# [EXERCISE GOAL]
Write out exactly the lines from the line with "for piece in" through the line with "obj.matrix_parent_inverse = Matrix.Identity(4)", both ends included, and no other line.

# [SUPPLIED DATA]

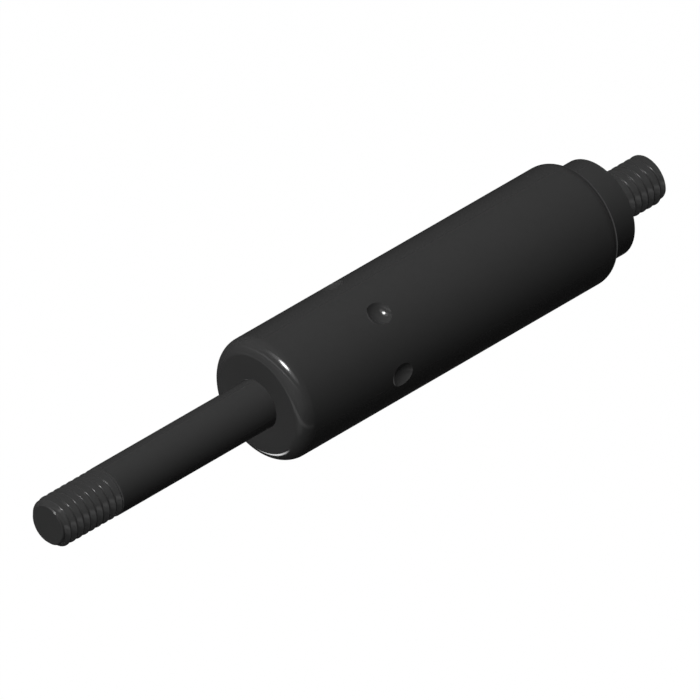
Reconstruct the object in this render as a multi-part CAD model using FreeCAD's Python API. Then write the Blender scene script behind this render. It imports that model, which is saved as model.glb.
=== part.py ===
"""A small push-type gas spring with a threaded rod and a threaded rear stud, rod fully out.

Millimetres. X runs along the axis and points out of the rod end, Z is up. The origin is on the axis at
the rear shoulder, the face of the collar that the rear stud stands on.
"""
import FreeCAD, Part
import math
import os

V = FreeCAD.Vector

# Driving sizes of the outside
tube_diameter = 15.0
tube_wall = 1.0
front_wall = 1.0                # the formed end, where the rod comes out
front_corner_radius = 2.0
front_face_edge = 0.5           # how far the flat face cuts into the rounded corner
rear_lip = 1.0                  # the end rolled in behind the plug
lip_hold = 0.5                  # how far the lip reaches in over the plug
rear_edge = 0.08
collar_length = 4.7             # outside the tube
stud_diameter = 5.97            # M6, measured over the crests
stud_length = 8.05
stud_chamfer = 0.1
rod_diameter = 6.0
rod_thread_diameter = 5.97      # M6, measured over the crests
rod_thread_length = 8.92
rod_thread_chamfer = 0.65
thread_relief_width = 0.7       # the run-out groove between the smooth rod and its thread
thread_relief_depth = 0.3

# Driving sizes of the travel
stroke = 20.0
rod_left_out = 3.73             # smooth rod that still shows when it is pushed right in
front_stop_gap = 0.1            # stop disc to retainer collar, rod fully out
rear_end_gap = 0.4              # rivet head to plug, rod fully in

# The dimples pressed into the tube, seen from outside
dimple_count = 6
dimple_mouth = 3.08
dimple_depth = 0.75
dimple_thinning = 0.2           # how much thinner the wall gets under the press tool

# The guide and seal package, from the front inwards
wiper_length = 1.8
wiper_lip = 0.35                # width of the wiping edge
wiper_reach = 1.2               # from the wiper's heel in to its edge
bush_length = 5.35
grease_chamber_width = 1.8
grease_chamber_depth = 0.9
backup_length = 0.9
seal_length = 3.1
seal_lip = 0.75                 # thickness of each sealing lip
seal_lip_length = 1.7
support_length = 0.8
retainer_land = 0.8             # metal beside the dimple groove

# The rear plug
plug_flange_length = 3.8
plug_groove_width = 1.9
plug_groove_depth = 1.35
o_ring_width = 1.6              # squeezed between groove and tube
o_ring_round = 0.4

# The piston package, from the front inwards
stop_disc_length = 0.6
stop_disc_rim = 1.3             # how far the disc stays inside the piston's edge
piston_land_length = 1.2
piston_hub_length = 1.9
orifice_disc_length = 0.6
orifice_slot_width = 0.5
orifice_slot_depth = 0.25
rear_washer_length = 0.6
rear_washer_rim = 1.5           # how far the washer stays inside the orifice disc's edge
rivet_length = 0.9
rivet_diameter = 5.4
tail_diameter = 3.6
bypass_count = 4
bypass_width = 1.6
ring_width = 1.5
ring_wall = 1.0

# Clearances, on the radius
rod_hole_play = 0.05            # rod in the tube's formed end
guide_play = 0.03               # rod in its bush
lip_play = 0.03                 # rod under the wiper and the seal
backup_play = 0.08
support_play = 0.35
retainer_play = 0.5
seat_play = 0.03                # package pieces and plug in the tube
collar_play = 0.05              # plug collar in the rolled lip
piston_play = 0.2               # piston and orifice disc in the tube
ring_play = 0.03                # piston ring in the tube
ring_hub_play = 0.27            # piston ring on the piston's hub
tail_play = 0.02                # piston package on the rod's tail
dimple_play = 0.06              # retainer groove round the dimples
o_ring_play = 0.02              # above and below the O-ring

# Radii that follow from them
tube_r = tube_diameter / 2
bore_r = tube_r - tube_wall
seat_r = bore_r - seat_play
collar_r = bore_r - lip_hold
rod_r = rod_diameter / 2
tail_r = tail_diameter / 2
tail_bore_r = tail_r + tail_play
piston_r = bore_r - piston_play
ring_r = bore_r - ring_play
hub_r = ring_r - ring_wall - ring_hub_play
inner_corner = max(front_corner_radius - tube_wall, tube_wall / 4)
face_cut = front_corner_radius - math.sqrt(front_corner_radius ** 2 - front_face_edge ** 2)

# The press tool is a ball, and the tube's inside swells over the same ball and the thinned wall
dimple_ball_r = ((dimple_mouth / 2) ** 2 + dimple_depth ** 2) / (2 * dimple_depth)
dimple_ball_at = tube_r - dimple_depth + dimple_ball_r
swell_ball_r = dimple_ball_r + tube_wall - dimple_thinning
swell_r = dimple_ball_at - swell_ball_r
swell_width = 2 * math.sqrt(swell_ball_r ** 2 - (dimple_ball_at - bore_r) ** 2)
retainer_length = swell_width + 2 * dimple_play + 2 * retainer_land

# Stations along the axis, from the rear stud to the rod's tip
tube_rear = collar_length
plug_rear = tube_rear + rear_lip
plug_front = plug_rear + plug_flange_length
rivet_rear = plug_front + rear_end_gap + stroke
washer_rear = rivet_rear + rivet_length
orifice_rear = washer_rear + rear_washer_length
hub_rear = orifice_rear + orifice_disc_length
land_rear = hub_rear + piston_hub_length
stop_disc_rear = land_rear + piston_land_length
shoulder = stop_disc_rear + stop_disc_length
retainer_rear = shoulder + front_stop_gap
support_rear = retainer_rear + retainer_length
seal_rear = support_rear + support_length
backup_rear = seal_rear + seal_length
bush_rear = backup_rear + backup_length
wiper_rear = bush_rear + bush_length
wiper_front = wiper_rear + wiper_length
tube_front = wiper_front + front_wall
thread_rear = tube_front + rod_left_out + stroke
rod_tip = thread_rear + rod_thread_length
dimple_at = retainer_rear + retainer_length / 2


def turned(*outline):
    """A solid turned about the axis from its half section, a closed list of (x, radius) corners."""
    corners = [V(x, 0, r) for x, r in outline]
    section = Part.Face(Part.makePolygon(corners + corners[:1]))
    return section.revolve(V(0, 0, 0), V(1, 0, 0), 360)


def cylinder(rear, front, radius):
    return Part.makeCylinder(radius, front - rear, V(rear, 0, 0), V(1, 0, 0))


def ring(rear, front, inner, outer):
    return turned((rear, inner), (front, inner), (front, outer), (rear, outer))


def rim(solid, x, radius):
    """The round edges of a solid at one station and radius."""
    near = 1e-4
    return [
        e for e in solid.Edges
        if isinstance(e.Curve, Part.Circle) and abs(e.Curve.Radius - radius) < near
        and abs(e.Curve.Center.x - x) < near and abs(e.Curve.Center.y) + abs(e.Curve.Center.z) < near
    ]


def around(shape, count):
    """Copies of a shape spaced evenly round the axis."""
    copies = []
    for i in range(count):
        copy = shape.copy()
        copy.rotate(V(0, 0, 0), V(1, 0, 0), i * 360.0 / count)
        copies.append(copy)
    return copies


def pressure_tube():
    """The tube with its formed front end, its rolled rear lip and the ring of dimples."""
    round_front = tube_front + face_cut
    tube = cylinder(tube_rear, round_front, tube_r)
    tube = tube.makeFillet(front_corner_radius, rim(tube, round_front, tube_r))
    tube = tube.makeChamfer(rear_edge, rim(tube, tube_rear, tube_r))
    bore = cylinder(plug_rear, wiper_front, bore_r)
    bore = bore.makeChamfer(inner_corner, rim(bore, wiper_front, bore_r))
    flat_face = cylinder(tube_front, round_front + front_wall, tube_diameter)
    rod_hole = cylinder(wiper_front - front_wall, tube_front + front_wall, rod_r + rod_hole_play)
    collar_hole = cylinder(tube_rear - rear_lip, plug_rear + rear_lip, collar_r + collar_play)
    tube = tube.cut([bore, flat_face, rod_hole, collar_hole])
    within_wall = cylinder(dimple_at - tube_diameter, dimple_at + tube_diameter, tube_r - tube_wall / 2)
    swell = Part.makeSphere(swell_ball_r, V(dimple_at, dimple_ball_at, 0)).common(within_wall)
    dimple = Part.makeSphere(dimple_ball_r, V(dimple_at, dimple_ball_at, 0))
    return tube.fuse(around(swell, dimple_count)).cut(around(dimple, dimple_count))


def end_plug():
    """The rear plug: flange with its O-ring groove, collar and threaded stud in one piece."""
    stud_r = stud_diameter / 2
    groove_rear = (plug_rear + plug_front - plug_groove_width) / 2
    groove_front = groove_rear + plug_groove_width
    groove_r = bore_r - plug_groove_depth
    return turned(
        (-stud_length, 0), (-stud_length, stud_r - stud_chamfer), (-stud_length + stud_chamfer, stud_r),
        (0, stud_r), (0, collar_r), (plug_rear, collar_r), (plug_rear, seat_r),
        (groove_rear, seat_r), (groove_rear, groove_r), (groove_front, groove_r), (groove_front, seat_r),
        (plug_front, seat_r), (plug_front, 0),
    )


def end_plug_o_ring():
    """The O-ring as squeezed, flat on the groove and on the tube and bulging between them."""
    middle = (plug_rear + plug_front) / 2
    rear, front = middle - o_ring_width / 2, middle + o_ring_width / 2
    inner = bore_r - plug_groove_depth + o_ring_play
    outer = bore_r - o_ring_play
    return turned(
        (rear, inner + o_ring_round), (rear + o_ring_round, inner), (front - o_ring_round, inner),
        (front, inner + o_ring_round), (front, outer - o_ring_round), (front - o_ring_round, outer),
        (rear + o_ring_round, outer), (rear, outer - o_ring_round),
    )


def wiper_ring():
    """The dirt wiper: a ring behind the formed end, with a lip that leans out onto the rod."""
    edge_r = rod_r + lip_play
    return turned(
        (wiper_rear, edge_r + wiper_reach), (wiper_front - wiper_lip, edge_r), (wiper_front, edge_r),
        (wiper_front, seat_r - inner_corner), (wiper_front - inner_corner, seat_r), (wiper_rear, seat_r),
    )


def guide_bush():
    """The rod's bearing, with a grease chamber turned into its bore."""
    inner = rod_r + guide_play
    chamber_rear = (bush_rear + wiper_rear - grease_chamber_width) / 2
    chamber_front = chamber_rear + grease_chamber_width
    chamber_r = inner + grease_chamber_depth
    return turned(
        (bush_rear, inner), (chamber_rear, inner), (chamber_rear, chamber_r), (chamber_front, chamber_r),
        (chamber_front, inner), (wiper_rear, inner), (wiper_rear, seat_r), (bush_rear, seat_r),
    )


def backup_ring():
    """The stiff ring between the seal and the bush."""
    return ring(backup_rear, bush_rear, rod_r + backup_play, seat_r)


def rod_seal():
    """The lip seal: a solid heel in front, and two lips behind it that the gas spreads."""
    edge_r = rod_r + lip_play
    heel_rear = seal_rear + seal_lip_length
    return turned(
        (backup_rear, edge_r), (seal_rear, edge_r), (seal_rear, edge_r + seal_lip),
        (heel_rear, edge_r + seal_lip), (heel_rear, seat_r - seal_lip), (seal_rear, seat_r - seal_lip),
        (seal_rear, seat_r), (backup_rear, seat_r),
    )


def support_washer():
    """The washer behind the seal, wide enough in the bore for the gas to reach the seal's lips."""
    return ring(support_rear, seal_rear, rod_r + support_play, seat_r)


def retainer_collar():
    """The collar that the dimples are pressed into. It holds the package and stops the piston."""
    inner = rod_r + retainer_play
    groove_r = swell_r - dimple_play
    groove_rear = retainer_rear + retainer_land
    groove_front = support_rear - retainer_land
    return turned(
        (retainer_rear, inner), (support_rear, inner), (support_rear, seat_r), (groove_front, seat_r),
        (groove_front, groove_r), (groove_rear, groove_r), (groove_rear, seat_r), (retainer_rear, seat_r),
    )


def piston_rod():
    """The rod: thread, smooth shank, and the tail whose end is riveted over behind the piston."""
    thread_r = rod_thread_diameter / 2
    relief_r = thread_r - thread_relief_depth
    relief_front = thread_rear + thread_relief_width
    rivet_r = rivet_diameter / 2
    return turned(
        (rivet_rear, 0), (rivet_rear, (tail_r + rivet_r) / 2), (washer_rear, rivet_r),
        (washer_rear, tail_r), (shoulder, tail_r), (shoulder, rod_r),
        (thread_rear, rod_r), (thread_rear + thread_relief_depth, relief_r),
        (relief_front - thread_relief_depth, relief_r), (relief_front, thread_r),
        (rod_tip - rod_thread_chamfer, thread_r), (rod_tip, thread_r - rod_thread_chamfer), (rod_tip, 0),
    )


def stop_disc():
    """The disc on the rod's shoulder, which meets the retainer collar when the rod is fully out."""
    return ring(stop_disc_rear, shoulder, tail_bore_r, piston_r - stop_disc_rim)


def piston():
    """The piston: a hub for the floating ring, and a land notched down to it as the bypass."""
    body = turned(
        (hub_rear, tail_bore_r), (stop_disc_rear, tail_bore_r), (stop_disc_rear, piston_r),
        (land_rear, piston_r), (land_rear, hub_r), (hub_rear, hub_r),
    )
    notch = Part.makeBox(piston_land_length, bypass_width, piston_r - hub_r + piston_play,
                         V(land_rear, -bypass_width / 2, hub_r))
    return body.cut(around(notch, bypass_count))


def piston_ring():
    """The ring that floats between the piston's land and the orifice disc, and slides in the tube."""
    middle = (hub_rear + land_rear) / 2
    return ring(middle - ring_width / 2, middle + ring_width / 2, ring_r - ring_wall, ring_r)


def orifice_disc():
    """The disc that the ring seats on as the rod comes out, with one fine slot left under the ring."""
    disc = ring(orifice_rear, hub_rear, tail_bore_r, piston_r)
    slot = Part.makeBox(orifice_slot_depth, orifice_slot_width, ring_wall + ring_hub_play + piston_play,
                        V(hub_rear - orifice_slot_depth, -orifice_slot_width / 2, hub_r))
    return disc.cut(slot)


def rear_washer():
    """The washer under the rivet head."""
    return ring(washer_rear, orifice_rear, tail_bore_r, piston_r - rear_washer_rim)


pieces = [
    pressure_tube, end_plug, end_plug_o_ring, wiper_ring, guide_bush, backup_ring, rod_seal,
    support_washer, retainer_collar, piston_rod, stop_disc, piston, piston_ring, orifice_disc, rear_washer,
]

os.makedirs("parts", exist_ok=True)
for piece in pieces:
    solid = piece()
    solid.exportStep(f"parts/{piece.__name__}.step")
    print(f"{piece.__name__}: {len(solid.Solids)} solid, {solid.Volume:.2f} mm3, valid {solid.isValid()}")
print(f"tube {tube_rear:.3f} to {tube_front:.3f}, dimples at {dimple_at:.3f}, thread from {thread_rear:.3f}, "
      f"tip at {rod_tip:.3f}")
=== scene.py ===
"""A small black gas spring on a white table, its rod fully out and pointing to the lower left."""

import bisect
import math

import bmesh
import bpy
from mathutils import Matrix, Vector


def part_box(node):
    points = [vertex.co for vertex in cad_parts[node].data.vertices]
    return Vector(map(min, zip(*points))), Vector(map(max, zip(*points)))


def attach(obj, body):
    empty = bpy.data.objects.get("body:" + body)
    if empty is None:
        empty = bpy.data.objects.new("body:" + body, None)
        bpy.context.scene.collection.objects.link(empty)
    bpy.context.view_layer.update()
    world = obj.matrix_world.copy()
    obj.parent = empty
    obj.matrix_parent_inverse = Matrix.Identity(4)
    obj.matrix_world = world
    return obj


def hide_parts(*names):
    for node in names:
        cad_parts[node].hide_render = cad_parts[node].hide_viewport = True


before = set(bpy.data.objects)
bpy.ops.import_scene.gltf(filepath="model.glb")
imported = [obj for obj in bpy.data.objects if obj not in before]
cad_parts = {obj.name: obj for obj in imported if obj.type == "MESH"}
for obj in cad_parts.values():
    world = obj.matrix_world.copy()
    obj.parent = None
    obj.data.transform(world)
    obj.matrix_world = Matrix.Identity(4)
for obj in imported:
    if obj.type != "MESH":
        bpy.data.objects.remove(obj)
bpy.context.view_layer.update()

mm = 0.001


# Sizes in millimetres, taken from the frame where it has them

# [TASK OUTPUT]
for piece in pieces:
    solid = piece()
    solid.exportStep(f"parts/{piece.__name__}.step")
    print(f"{piece.__name__}: {len(solid.Solids)} solid, {solid.Volume:.2f} mm3, valid {solid.isValid()}")
print(f"tube {tube_rear:.3f} to {tube_front:.3f}, dimples at {dimple_at:.3f}, thread from {thread_rear:.3f}, "
      f"tip at {rod_tip:.3f}")
=== scene.py ===
"""A small black gas spring on a white table, its rod fully out and pointing to the lower left."""

import bisect
import math

import bmesh
import bpy
from mathutils import Matrix, Vector


def part_box(node):
    points = [vertex.co for vertex in cad_parts[node].data.vertices]
    return Vector(map(min, zip(*points))), Vector(map(max, zip(*points)))


def attach(obj, body):
    empty = bpy.data.objects.get("body:" + body)
    if empty is None:
        empty = bpy.data.objects.new("body:" + body, None)
        bpy.context.scene.collection.objects.link(empty)
    bpy.context.view_layer.update()
    world = obj.matrix_world.copy()
    obj.parent = empty
    obj.matrix_parent_inverse = Matrix.Identity(4)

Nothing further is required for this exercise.